Onarep pointed out the recent acquisition of 26,290 km of seismic data in Morocco, including 25,750 km offshore.

TGS-NOPEC Geophysical Co. acquired 7,750 km of speculative seismic and gravity data in early 2000 offshore between Safi and Rabat, 95% of it in deepwater areas, as a basis for the licensing round. The acquisition area extended from near shore to the 3,000 m isobath.

The new seismic data tie to several off-structure deepwater wells drilled in 1976-81 by the scientific Deep Sea Drilling Project. Some of these wells recorded good quality Cretaceous turbidites, Onarep noted.

For instance, DSDP 416A went to 5,815 m in more than 4,000 m of water. It penetrated about 700 m of Cretaceous to Tertiary-aged turbidites. DSDP 547 west of Rabat went to TD of 4,968 m in about 3,500 m of water. Other DSDP wells are reported to have penetrated good quality source rocks, Onarep said.

Plays, economics

Positive results came from seismic interpretation and an economic evaluation of prospects. Interpretation of the newest seismic data by Equipoise Solutions Ltd., London, found the following five play types:

Triassic and Jurassic rotated blocks.

Salt-related closures at the base of the Tertiary and Cretaceous levels.

Pinchouts in Cretaceous.

Paleozoic broad structural closures.

Reef buildups in Jurassic.

A first-pass evaluation showed that all but one of 9 deepwater prospects in the Rabat-Safi area could support a commercial development and that the largest could generate very high returns, reported IHS Energy Group, Houston.

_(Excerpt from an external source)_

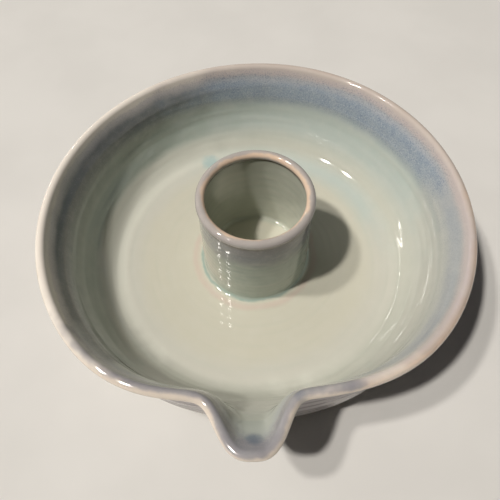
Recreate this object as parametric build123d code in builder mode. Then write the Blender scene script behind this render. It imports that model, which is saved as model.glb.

The evaluation was based on an oil price of $20/bbl, 2%/year inflation, and a project start of Jan. 1, 2001. It did not include pre-development costs or exploration risk.

The analysis showed 30 million to 245 million bbl of P50 reserves in each of 3 Paleozoic prospects; 60 million to 1.4 billion bbl in each of 5 Mesozoic structural and stratigraphic prospects; and 82 million bbl in one Mesozoic allochthonous prospect. Without giving details, Onarep said 3 of 5 recently drilled exploratory wells were discoveries, including one in eastern Morocco (OGJ Online, Aug. 30, 2000).

Energy balance

Morocco badly needs the discovery of indigenous hydrocarbons.

It lists combined oil-condensate and gas reserves of 2 million tons of oil equivalent, coal reserves to be depleted in 2001, and hydroelectric potential of 1.2 million tons/year of oil equivalent. Energy consumption was 9.6 million tons/year of oil equivalent in 1999, making Morocco 96% dependent on imported energy.

Morocco imported 7.2 million tons of oil and 3.3 million tons of coal last year.

The country has recently improved its fiscal terms and is beefing up its power generation grid in a move that could provide markets for any gas discovered. The country also needs gas for residential and industrial purposes.